Map printing of Jerusalem spanning from ancient times
Maps of Jerusalem can be categorised between original factual maps, copied maps and imaginary maps, the latter being based on religious books.[1] The maps were produced in a variety of materials, including parchment, vellum, mosaic, wall paintings and paper.[2] Most extant maps known to scholars from the pre-modern era were prepared by Christian mapmakers for a Christian European audience.[3][4] All maps marking milestones in the cartography of Jerusalem are listed here following the cartographic histories of the city, from Titus Tobler and Reinhold Röhricht's studies in the 19th century to those of Hebrew University of Jerusalem academics Rehav Rubin and Milka Levy-Rubin in recent decades. The article lists maps that progressed the cartography of Jerusalem before the rise of modern surveying techniques, showing how mapmaking and surveying improved and helped outsiders to better understand the geography of the city. Imaginary maps of the ancient city and copies of existing maps are excluded.
The Madaba Map discovered in modern-day Jordan is the oldest known map of Jerusalem,[2] in the form of a mosaic in a Greek Orthodox Church. At least 12 maps survive from the Catholic mapmakers of the Crusades; they were drawn on vellum and mostly show the city as a circle.[2][5] Approximately 500 maps are known between the late-1400s and the mid-1800s; the significant increase in number is due to the advent of the printing press. The first printed map of the city was drawn by Erhard Reuwich and published in 1486 by Bernhard von Breydenbach in his Peregrinatio in Terram Sanctam, based on his pilgrimage of 1483.[2] Few of the mapmakers had travelled to Jerusalem – most of the maps were either copies of others' maps or were imaginary (i.e. based on reading of religious texts) in nature.[6] The first map based on actual field measurements was published in 1818 by the Czech mapmaker Franz Wilhelm Sieber.[2][7] The first map based on modern surveying techniques was published by Charles Wilson in 1864–65 for the British Ordnance Survey.[2][8]
The earliest known map of Jerusalem, and oldest known geographic floor mosaic in art history.[10] The mosaic was discovered in 1884, but no research was carried out until 1896.[10][11] It has been heavily used for the localisation and verification of sites in Byzantine Jerusalem, such as the Damascus Gate, the Lions' Gate, the Golden Gate, the Zion Gate, the Church of the Holy Sepulchre and the Tower of David; in 1967, excavations revealed The Nea church and the Cardo Maximus (the road depicted in the map that runs through the centre of Jerusalem) in the locations suggested by the Madaba Map.[12][13]

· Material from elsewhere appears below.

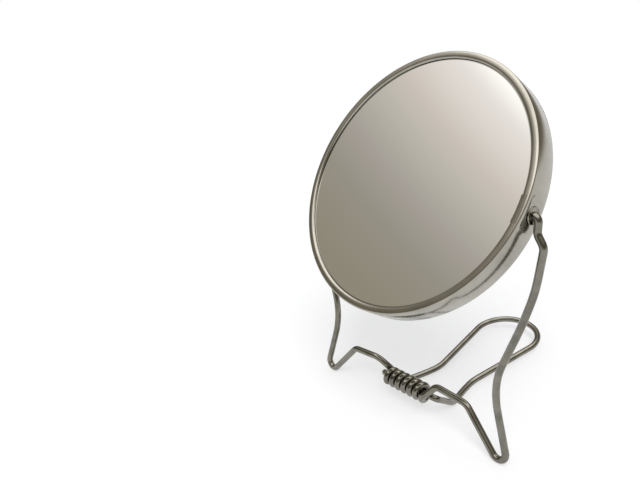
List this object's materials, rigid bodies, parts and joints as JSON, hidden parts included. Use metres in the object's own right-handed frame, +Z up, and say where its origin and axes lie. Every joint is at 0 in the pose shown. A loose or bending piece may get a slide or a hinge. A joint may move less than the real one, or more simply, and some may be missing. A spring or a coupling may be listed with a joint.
{
  "type": "standing mirror",
  "caption": "Round double-sided mirror that tilts between the arms of a bent wire fork; a hinged wire loop is its rear leg on a table and its hanger when swung down.",
  "frame": {"origin": "on the table, under the middle of the part's box", "axes": "+X along the mirror's pivots to the right, front -Y, +Z up"},
  "size_m": [0.1696, 0.1514, 0.2033],
  "materials": {
    "rim_band": "polished",
    "seam_plate": "polished",
    "right_eyelet": "polished",
    "left_eyelet": "polished",
    "front_glass": "silvered glass",
    "backing_card": "plain",
    "rear_glass": "silvered glass, slightly dished",
    "spacer_ring": "plain",
    "fork_wire": "polished",
    "loop_wire": "polished"
  },
  "bodies": {
    "stand": {"fork_wire": "fork_wire"},
    "mirror": {"rim_band": "rim_band", "seam_plate": "seam_plate", "right_eyelet": "right_eyelet", "left_eyelet": "left_eyelet", "front_glass": "front_glass", "backing_card": "backing_card", "rear_glass": "rear_glass", "spacer_ring": "spacer_ring"},
    "loop": {"loop_wire": "loop_wire"}
  },
  "joints": [
    {"name": "mirror_tilt", "type": "hinge", "parent": "stand", "child": "mirror", "pos_m": [0, -0.02856, 0.13489], "axis": [1, 0, 0], "continuous": true},
    {"name": "loop_swing", "type": "hinge", "parent": "stand", "child": "loop", "pos_m": [0, -0.04326, 0.01608], "axis": [1, 0, 0], "range_deg": [-92.8, 40]}
  ]
}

Ground plan from the first book of De Locis Sanctis. The map shows relevant Christian sites in relation to each other.[14] The earliest known manuscript dates from the ninth century, two centuries after Arculf's journey.[15] It was the oldest known map of Jerusalem prior to the discovery of the Madaba map.[16] Arculf spent nine months in Jerusalem before transmitting the story of his travels to Adomnán, for the benefit of other pilgrims. Adomnán wrote that Arculf had drawn his maps and plans on wax tablets.[15] Not all the known manuscripts of the text include the maps and plans.[15]
Part of the mosaic floor at the center of the Umm ar-Rasas Byzantine St. Stephen's church depicting Jerusalem, identifying it as Hagia Polis in Greek, the Holy City. The mosaic floor depicts eight cities west of the Jordan River, Jerusalem being the first one, while the right side depicting seven cities east of the Jordan River, and the inner corners depicting cities of the Nile Delta. The entire mosaic appears to have been completed during the Abbasid Caliphate.[17]
Crusader maps (12th–14th centuries)
The Crusader maps were first catalogued in the late 19th century by Reinhold Röhricht;[18] he catalogued eight maps, which he labelled (1) Brüssel, (2) Copenhagen, (3) Florenz?, (4) Haag, (5) München (6) St. Omer, (7) Paris and (8) Stuttgart.[19] Map (3) was later identified as the Uppsala map,[18] and map (5) is the Arculf map (see section above).[16][19] Today, at least 12 such maps are known.[2][5]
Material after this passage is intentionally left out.